Get a Home Equity Loan with Bad Credit
To get a home equity loan with bad credit, you’ll need more income, more home equity and less total debt than someone with good credit. You’ll also pay a higher rate, but it may be worth it if you need to pay off high-interest debt or make some improvements that boost your home’s value.
- How to qualify for a home equity loan with bad credit
- 6 steps to apply for a home equity loan with bad credit
- Pros and cons of a home equity loan with bad credit
- Can I get a HELOC with bad credit?
- How to find the best company for your home equity loan
- Alternatives to home equity loans with bad credit
How to qualify for a home equity loan with bad credit
Home equity loan requirements are stricter than for a traditional mortgage because a home equity loan is considered a “second mortgage,” which means it’s paid after your first mortgage if you default and the lender forecloses on your home.

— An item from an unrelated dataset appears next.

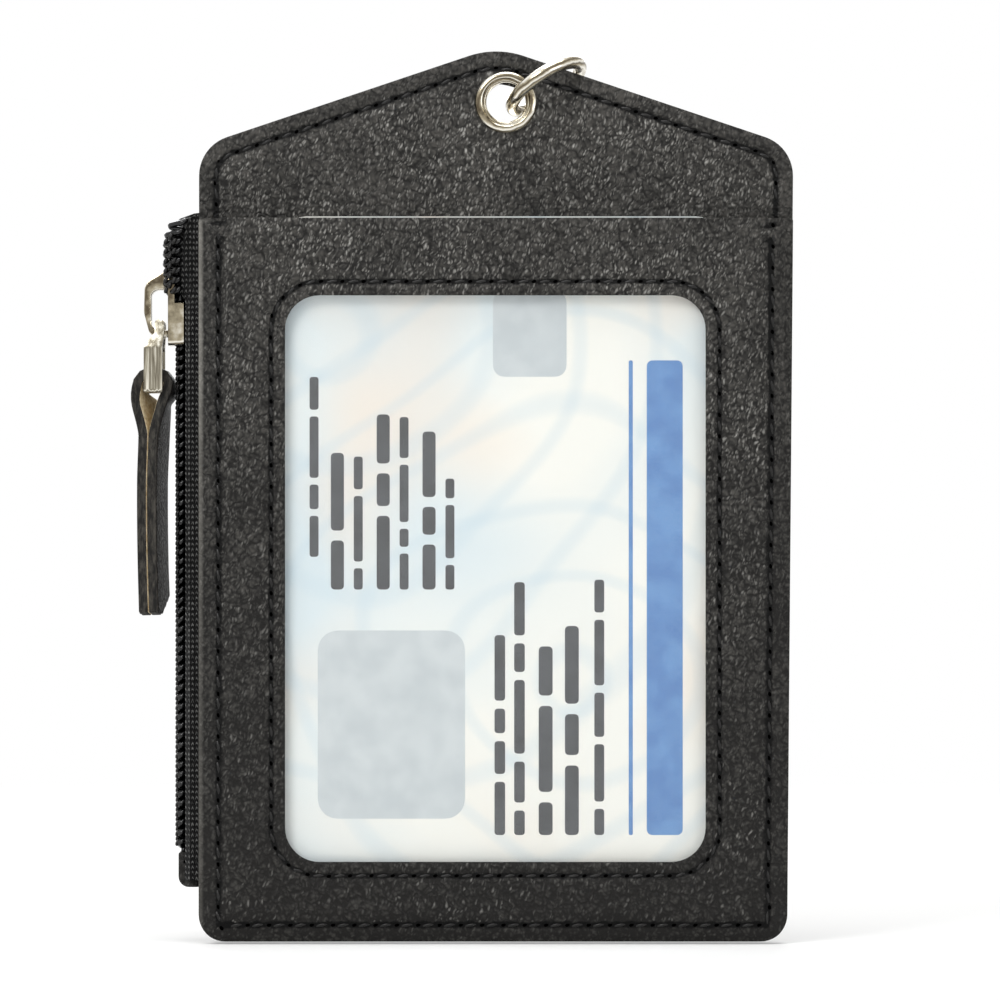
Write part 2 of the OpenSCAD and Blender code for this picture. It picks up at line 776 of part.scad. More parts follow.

If you’re getting a home equity loan with bad credit, lenders will need to:
- Verify you have at least 15% equity in your home. Home equity lenders typically allow you to borrow up to a maximum of 85% of your home’s value. Equity is the difference between the home’s market value and your current mortgage balance.

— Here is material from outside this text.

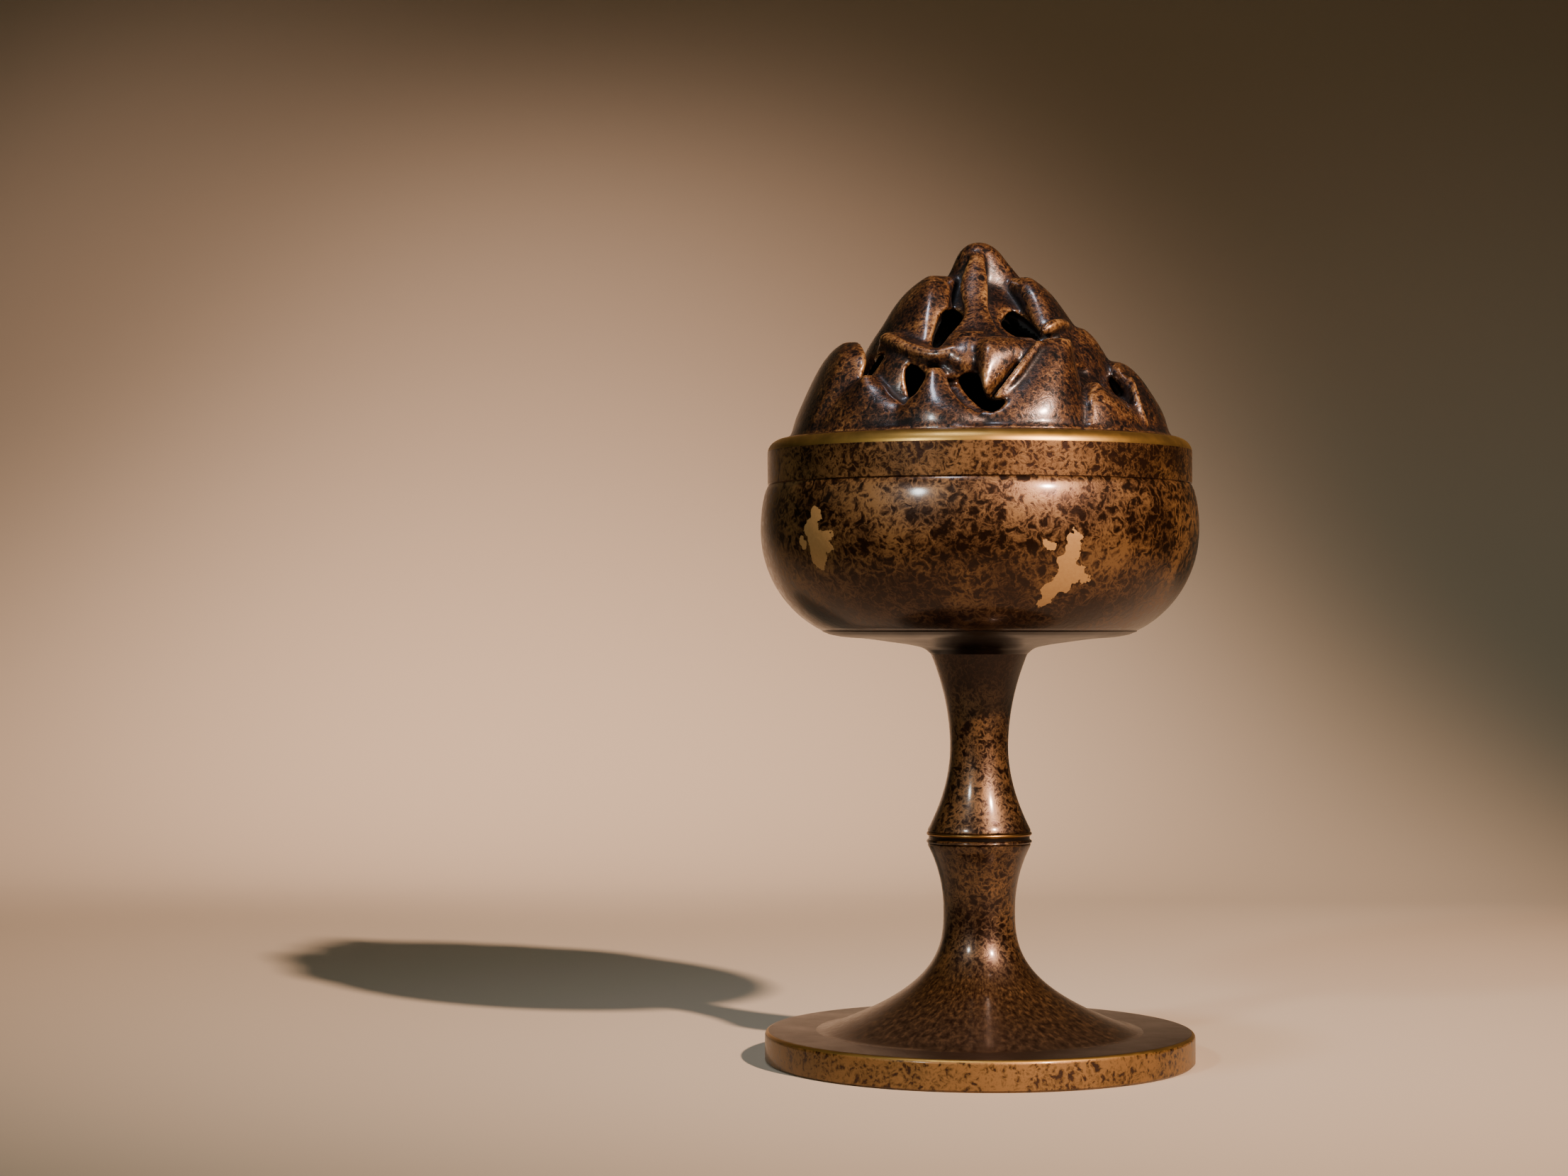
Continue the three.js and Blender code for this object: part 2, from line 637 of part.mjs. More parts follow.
const burner = new THREE.Group();
burner.add(
  piece('base_disc', baseDisc(), 'wornBronze'),
  piece('felt_pad', feltPad(), 'felt'),
  piece('lower_stem', lowerStem(), 'mottledBronze'),
  piece('node_ring', nodeRing(), 'polishedBronze'),
  piece('upper_stem', upperStem(), 'mottledBronze'),
  piece('bowl_saucer', bowlSaucer(), 'darkBronze'),
  piece('bowl', bowl(), 'mottledBronze'),
  piece('collar_ring', collarRing(), 'wornBronze'),
  piece('tie_rod', tieRod(recessDepth, bowlNutTop + rodProjection), 'steel'),
  piece('base_washer', ring(washer.radius, boreRadius, baseWasherBottom, washer.thickness, stemFacets), 'steel'),
  piece('base_nut', hexNut(recessDepth, baseNutThickness), 'steel'),
  piece('bowl_washer', ring(washer.radius, boreRadius, bowlFloorTop, washer.thickness, stemFacets), 'steel'),
  piece('bowl_nut', hexNut(bowlFloorTop + washer.thickness, nut.thickness), 'steel'),
);

const linerGroup = new THREE.Group();
linerGroup.add(piece('ash_liner', ashLiner(), 'brass'));

const holderGroup = new THREE.Group();
holderGroup.add(
  piece('incense_plate', incensePlate(), 'brass'),
  piece('incense_pin', incensePin(), 'brass'),
);

const lidGroup = new THREE.Group();
lidGroup.add(
  piece('pierced_lid', piercedLid(), 'lidBronze'),
  piece('lid_locating_ring', lidLocatingRing(), 'lidBronze'),
);

burner.add(linerGroup, holderGroup, lidGroup);

export default burner;
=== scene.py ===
# %% [markdown]
# A stemmed bronze incense burner with a lid cast as a mountain. The construction comes from the
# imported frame, in metres, and this lesson gives it its looks: smooth turned castings, the
# modelled lid and a patina that was laid on hot, in spots, and rubbed back on the edges.

# %% The frame
import math

import bpy
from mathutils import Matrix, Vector


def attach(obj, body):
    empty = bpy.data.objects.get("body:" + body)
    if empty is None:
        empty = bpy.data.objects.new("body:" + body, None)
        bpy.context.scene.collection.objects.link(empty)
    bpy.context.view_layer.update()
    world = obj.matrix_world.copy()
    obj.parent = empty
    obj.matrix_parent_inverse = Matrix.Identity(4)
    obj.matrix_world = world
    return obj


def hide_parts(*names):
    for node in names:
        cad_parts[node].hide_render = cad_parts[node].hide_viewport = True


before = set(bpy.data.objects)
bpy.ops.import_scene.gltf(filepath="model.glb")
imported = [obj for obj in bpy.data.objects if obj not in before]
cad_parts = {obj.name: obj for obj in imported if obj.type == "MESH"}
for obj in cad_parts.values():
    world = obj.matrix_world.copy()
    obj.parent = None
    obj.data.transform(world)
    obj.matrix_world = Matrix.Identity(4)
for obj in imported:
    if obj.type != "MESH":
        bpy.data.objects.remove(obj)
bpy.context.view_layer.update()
MM = 0.001

# %% [markdown]
# The camera comes first, because everything is judged through it. The burner was photographed
# with a long lens from a little above the middle of its stem, standing right of the middle of
# the picture, so the camera is turned slightly to the left.

# %% Camera
CAMERA_PLACE = Vector((0, -0.7094, 0.102))
CAMERA_PITCH = 90.606
CAMERA_YAW = 3.66

camera_data = bpy.data.cameras.new("photo_camera")
camera_data.lens = 70
camera_data.sensor_width = 36
camera = bpy.data.objects.new("photo_camera", camera_data)
bpy.context.collection.objects.link(camera)
camera.location = CAMERA_PLACE
camera.rotation_euler = (math.radians(CAMERA_PITCH), 0, math.radians(CAMERA_YAW))
bpy.context.scene.camera = camera
print("camera", tuple(camera.location))

# %% [markdown]
# Colours are written as hex values, the way a colour picker shows them, and one function turns
# them to the linear values that a shader works in. A second one sets a node's values and makes
# its links, and a third adds a node, so that each finish below reads as a short recipe.

# %% Colour and node helpers
def hex_colour(code):
    channels = []
    for start in (0, 2, 4):
        value = int(code[start:start + 2], 16) / 255
        channels.append(value / 12.92 if value <= 0.04045 else ((value + 0.055) / 1.055) ** 2.4)
    return (*channels, 1.0)


def plug(material, node, inputs):
    for socket, value in inputs.items():
        target = node.inputs[socket]
        if isinstance(value, bpy.types.NodeSocket):
            material.node_tree.links.new(value, target)
        else:
            target.default_value = value


def add_node(material, kind, inputs=None, stops=(), **settings):
    node = material.node_tree.nodes.new("ShaderNode" + kind)
    for key, value in settings.items():
        setattr(node, key, value)
    plug(material, node, inputs or {})
    for index, (position, code) in enumerate(stops):
        elements = node.color_ramp.elements
        element = elements[index] if index < 2 else elements.new(position)
        element.position, element.color = position, hex_colour(code)
    return node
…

- Cap your loan amount at a set combined loan-to-value ratio. A loan-to-value (LTV) ratio measures how much your total loan amount is compared to your home’s value and is expressed as a percentage. The balance of your current loan plus your new home equity loan balance can’t exceed the LTV ratio limits set by the lender. It’s common for 85% to be the limit, but some lenders may offer 100% LTV home equity loan options.
- Review your credit scores and payment history. Most home equity lenders require at least a 620 credit score and will also verify which types of accounts you use, how much you owe, how long the accounts have been open and, most importantly, if you’ve paid the accounts on time.

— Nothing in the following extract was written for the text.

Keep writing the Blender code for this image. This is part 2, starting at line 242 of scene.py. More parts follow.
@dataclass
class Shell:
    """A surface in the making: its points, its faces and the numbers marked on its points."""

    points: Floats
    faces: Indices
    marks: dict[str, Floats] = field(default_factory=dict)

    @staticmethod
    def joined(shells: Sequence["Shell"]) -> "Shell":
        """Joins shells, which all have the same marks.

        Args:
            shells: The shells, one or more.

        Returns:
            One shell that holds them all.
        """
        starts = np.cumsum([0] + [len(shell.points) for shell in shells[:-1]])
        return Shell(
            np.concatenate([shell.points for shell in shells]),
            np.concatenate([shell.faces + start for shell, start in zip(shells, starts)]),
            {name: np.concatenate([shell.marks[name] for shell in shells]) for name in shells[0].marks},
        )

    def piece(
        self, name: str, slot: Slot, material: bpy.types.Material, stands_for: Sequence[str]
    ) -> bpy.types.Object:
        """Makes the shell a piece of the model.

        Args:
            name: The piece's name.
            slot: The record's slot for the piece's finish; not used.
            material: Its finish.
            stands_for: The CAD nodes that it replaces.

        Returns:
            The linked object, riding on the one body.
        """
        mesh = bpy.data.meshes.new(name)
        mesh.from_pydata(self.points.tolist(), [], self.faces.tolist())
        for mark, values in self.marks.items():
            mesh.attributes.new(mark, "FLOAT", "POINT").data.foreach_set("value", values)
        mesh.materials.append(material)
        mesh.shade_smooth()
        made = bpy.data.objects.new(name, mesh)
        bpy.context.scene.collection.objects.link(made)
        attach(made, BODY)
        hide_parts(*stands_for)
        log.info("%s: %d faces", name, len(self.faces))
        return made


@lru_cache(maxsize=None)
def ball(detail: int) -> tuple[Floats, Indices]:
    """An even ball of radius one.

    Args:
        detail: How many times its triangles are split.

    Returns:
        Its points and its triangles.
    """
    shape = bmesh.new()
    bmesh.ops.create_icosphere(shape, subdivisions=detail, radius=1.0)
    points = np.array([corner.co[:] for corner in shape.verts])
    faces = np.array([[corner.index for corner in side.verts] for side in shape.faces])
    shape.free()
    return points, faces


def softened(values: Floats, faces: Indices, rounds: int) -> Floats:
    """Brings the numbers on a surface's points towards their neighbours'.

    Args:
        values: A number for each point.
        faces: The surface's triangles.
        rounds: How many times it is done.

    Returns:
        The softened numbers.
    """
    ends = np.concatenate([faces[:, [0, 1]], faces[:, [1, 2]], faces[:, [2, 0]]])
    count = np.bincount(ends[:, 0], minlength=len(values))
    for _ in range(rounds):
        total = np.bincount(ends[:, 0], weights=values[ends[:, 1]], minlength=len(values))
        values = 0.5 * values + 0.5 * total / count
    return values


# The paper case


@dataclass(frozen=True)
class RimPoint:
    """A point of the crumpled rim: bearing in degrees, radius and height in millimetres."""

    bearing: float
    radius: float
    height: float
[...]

- Check your debt-to-income ratio. You’ll need to prove you earn enough to cover your current monthly bills plus the new home equity loan payment. Usually, the percentage of your gross monthly income used to repay debt, known as your debt-to-income (DTI) ratio, can’t be higher than 43%. However, lenders may set even stricter requirements for borrowers with bad credit.
6 steps to apply for a home equity loan with bad credit
The process of applying for a home equity loan with bad credit is similar to getting any other type of mortgage, but there are a few extra steps you’ll need to follow.
1. Gather information about your current mortgage
Home equity lenders will need a copy of your most current monthly mortgage statement to make a final home equity loan offer.
2. Check your home’s value
If you’re not sure, you can use a home value estimator or ask the real estate agent that helped you buy your home to prepare a comparable market analysis. However, the lender will usually order a home appraisal to confirm the value, so don’t count your home equity money just yet.
3. Try a home equity loan calculator before you apply
Once you know your home’s value and your current mortgage balance, a home equity loan calculator can help you estimate how much you’ll likely be able to borrow. Lenders calculate your maximum home equity loan amount by multiplying your home’s value by the max LTV ratio they allow and then subtracting your outstanding mortgage balance. The calculator does the math for you and gives you a rough idea of whether the full application is worth the effort.
4. Write letters of explanation for your bad credit in advance
If you’ve had some tough financial times, write a letter to explain to lenders what happened and how you’ll be able to repay the home equity loan. Be prepared to provide documentation, such as bankruptcy papers, divorce decrees or anything else related to your financial situation, to accompany the explanation letter.
5. Apply with three to five home equity lenders
You may need to shop around more to get a home equity loan with bad credit, as not all lenders offer them. Using a home equity loan comparison tool can save you time by allowing you to enter your information and get calls from lenders that will compete for your business as you shop for loans.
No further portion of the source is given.